Please repeat all of the lines that follow, exactly as written.

(Exercise material):
--*--
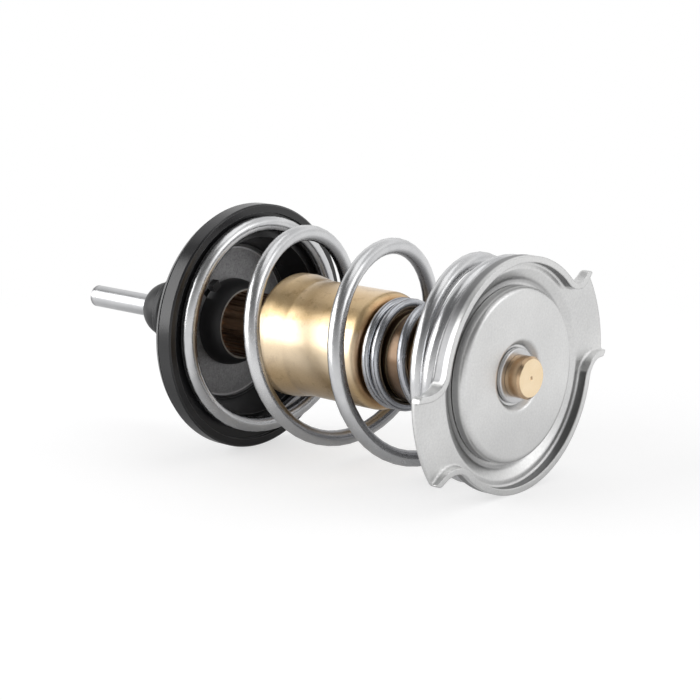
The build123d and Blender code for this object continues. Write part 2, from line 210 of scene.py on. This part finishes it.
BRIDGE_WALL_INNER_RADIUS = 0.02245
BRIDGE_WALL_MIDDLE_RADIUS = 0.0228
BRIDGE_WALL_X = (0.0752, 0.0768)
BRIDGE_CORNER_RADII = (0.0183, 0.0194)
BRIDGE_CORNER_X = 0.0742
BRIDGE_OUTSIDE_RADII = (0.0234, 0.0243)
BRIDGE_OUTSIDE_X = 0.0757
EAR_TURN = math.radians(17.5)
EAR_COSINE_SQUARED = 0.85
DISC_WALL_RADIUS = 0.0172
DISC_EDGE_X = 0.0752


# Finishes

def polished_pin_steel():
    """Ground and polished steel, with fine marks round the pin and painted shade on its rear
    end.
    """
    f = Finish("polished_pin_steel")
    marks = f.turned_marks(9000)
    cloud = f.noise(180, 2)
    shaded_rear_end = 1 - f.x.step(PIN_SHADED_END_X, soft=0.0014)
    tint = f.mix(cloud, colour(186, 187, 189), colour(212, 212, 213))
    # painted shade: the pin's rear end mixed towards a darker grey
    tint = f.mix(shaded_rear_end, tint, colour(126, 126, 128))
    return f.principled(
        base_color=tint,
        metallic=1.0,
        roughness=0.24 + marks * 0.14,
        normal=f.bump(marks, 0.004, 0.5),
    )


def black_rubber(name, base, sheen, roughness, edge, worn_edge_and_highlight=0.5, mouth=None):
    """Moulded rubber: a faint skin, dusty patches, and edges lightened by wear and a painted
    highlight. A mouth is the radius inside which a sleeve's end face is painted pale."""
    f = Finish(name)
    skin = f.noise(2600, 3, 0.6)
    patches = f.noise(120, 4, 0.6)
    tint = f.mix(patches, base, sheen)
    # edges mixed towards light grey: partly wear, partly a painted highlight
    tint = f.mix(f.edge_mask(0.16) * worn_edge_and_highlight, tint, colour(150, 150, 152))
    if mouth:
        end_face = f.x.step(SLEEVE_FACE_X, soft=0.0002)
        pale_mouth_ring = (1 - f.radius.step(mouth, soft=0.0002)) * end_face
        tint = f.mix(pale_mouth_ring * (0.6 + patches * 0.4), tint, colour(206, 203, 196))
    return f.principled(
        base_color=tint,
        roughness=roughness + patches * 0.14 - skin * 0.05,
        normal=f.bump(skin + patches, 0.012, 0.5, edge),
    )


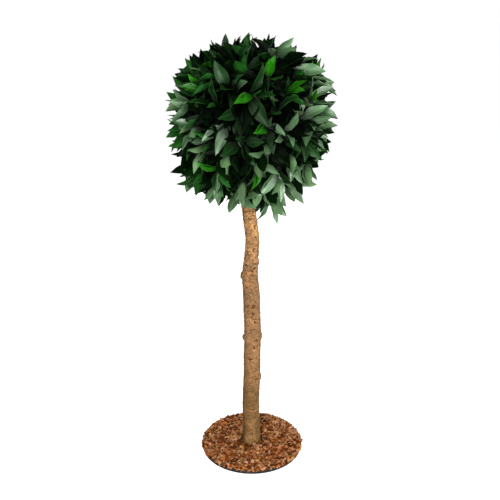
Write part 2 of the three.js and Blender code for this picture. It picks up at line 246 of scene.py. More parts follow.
--*--
(Correct result):
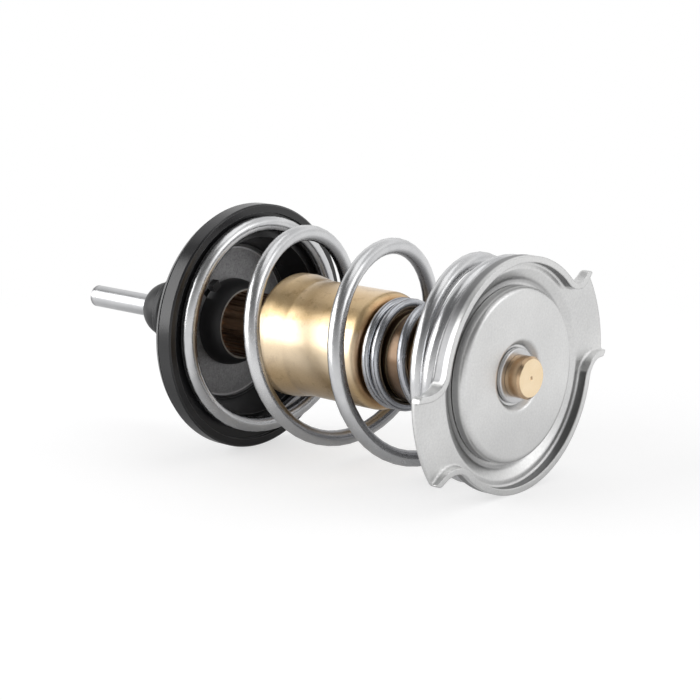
The build123d and Blender code for this object continues. Write part 2, from line 210 of scene.py on. This part finishes it.
BRIDGE_WALL_INNER_RADIUS = 0.02245
BRIDGE_WALL_MIDDLE_RADIUS = 0.0228
BRIDGE_WALL_X = (0.0752, 0.0768)
BRIDGE_CORNER_RADII = (0.0183, 0.0194)
BRIDGE_CORNER_X = 0.0742
BRIDGE_OUTSIDE_RADII = (0.0234, 0.0243)
BRIDGE_OUTSIDE_X = 0.0757
EAR_TURN = math.radians(17.5)
EAR_COSINE_SQUARED = 0.85
DISC_WALL_RADIUS = 0.0172
DISC_EDGE_X = 0.0752


# Finishes

def polished_pin_steel():
    """Ground and polished steel, with fine marks round the pin and painted shade on its rear
    end.
    """
    f = Finish("polished_pin_steel")
    marks = f.turned_marks(9000)
    cloud = f.noise(180, 2)
    shaded_rear_end = 1 - f.x.step(PIN_SHADED_END_X, soft=0.0014)
    tint = f.mix(cloud, colour(186, 187, 189), colour(212, 212, 213))
    # painted shade: the pin's rear end mixed towards a darker grey
    tint = f.mix(shaded_rear_end, tint, colour(126, 126, 128))
    return f.principled(
        base_color=tint,
        metallic=1.0,
        roughness=0.24 + marks * 0.14,
        normal=f.bump(marks, 0.004, 0.5),
    )


def black_rubber(name, base, sheen, roughness, edge, worn_edge_and_highlight=0.5, mouth=None):
    """Moulded rubber: a faint skin, dusty patches, and edges lightened by wear and a painted
    highlight. A mouth is the radius inside which a sleeve's end face is painted pale."""
    f = Finish(name)
    skin = f.noise(2600, 3, 0.6)
    patches = f.noise(120, 4, 0.6)
    tint = f.mix(patches, base, sheen)
    # edges mixed towards light grey: partly wear, partly a painted highlight
    tint = f.mix(f.edge_mask(0.16) * worn_edge_and_highlight, tint, colour(150, 150, 152))
    if mouth:
        end_face = f.x.step(SLEEVE_FACE_X, soft=0.0002)
        pale_mouth_ring = (1 - f.radius.step(mouth, soft=0.0002)) * end_face
        tint = f.mix(pale_mouth_ring * (0.6 + patches * 0.4), tint, colour(206, 203, 196))
    return f.principled(
        base_color=tint,
        roughness=roughness + patches * 0.14 - skin * 0.05,
        normal=f.bump(skin + patches, 0.012, 0.5, edge),
    )


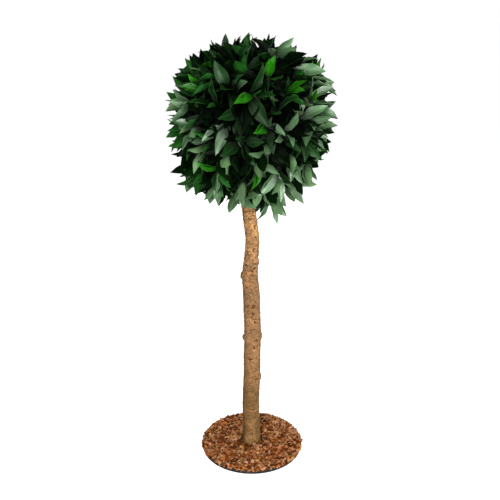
Write part 2 of the three.js and Blender code for this picture. It picks up at line 246 of scene.py. More parts follow.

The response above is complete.